Modified Internal Rate of Return (MIRR) addresses two IRR limitations: (1) IRR assumes positive cash flows are reinvested at the IRR rate itself, which may be unrealistically high; (2) IRR can produce multiple solutions when cash flows change signs more than once. MIRR solves both by letting you specify a realistic reinvestment rate for positive cash flows and a finance rate for negative cash flows, always producing a single, unique answer.
For real estate investments, a good IRR depends on the property type and risk level. Stabilized commercial properties typically target 8-12% IRR. Value-add multifamily deals aim for 14-18%. Ground-up development projects may require 18-25% to compensate for construction risk. Fix-and-flip investors often target 20%+ given the short holding period and renovation uncertainty. Always compare against your opportunity cost and local market conditions.
Yes, a negative IRR means the investment loses money on a time-value-adjusted basis. If the total cash inflows are less than the initial investment, or if returns arrive too late relative to the investment amount, IRR will be negative. A negative IRR is a clear signal to reject the investment — you would earn a higher return simply by not investing.

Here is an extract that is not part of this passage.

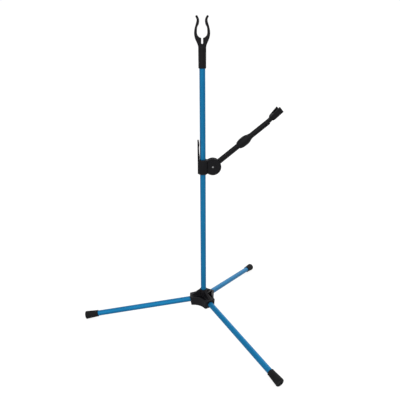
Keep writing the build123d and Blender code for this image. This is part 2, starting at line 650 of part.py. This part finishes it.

Multiple IRRs occur when cash flows change sign (positive to negative or vice versa) more than once. Mathematically, the IRR equation is a polynomial, and Descartes' rule of signs tells us there can be as many positive real roots as sign changes. This commonly happens with investments that have mid-project capital calls or renovation phases. When multiple IRRs are possible, use MIRR instead for a single, reliable return metric.
In Excel, use =IRR(values, [guess]) where values is a range of cash flows starting with the initial investment as a negative number. For example: =IRR((-100000, 30000, 35000, 40000, 45000, 50000)) returns approximately 17.4%. For MIRR, use =MIRR(values, finance_rate, reinvestment_rate). Note that Excel's IRR function may return different results depending on the guess parameter, especially with non-conventional cash flows.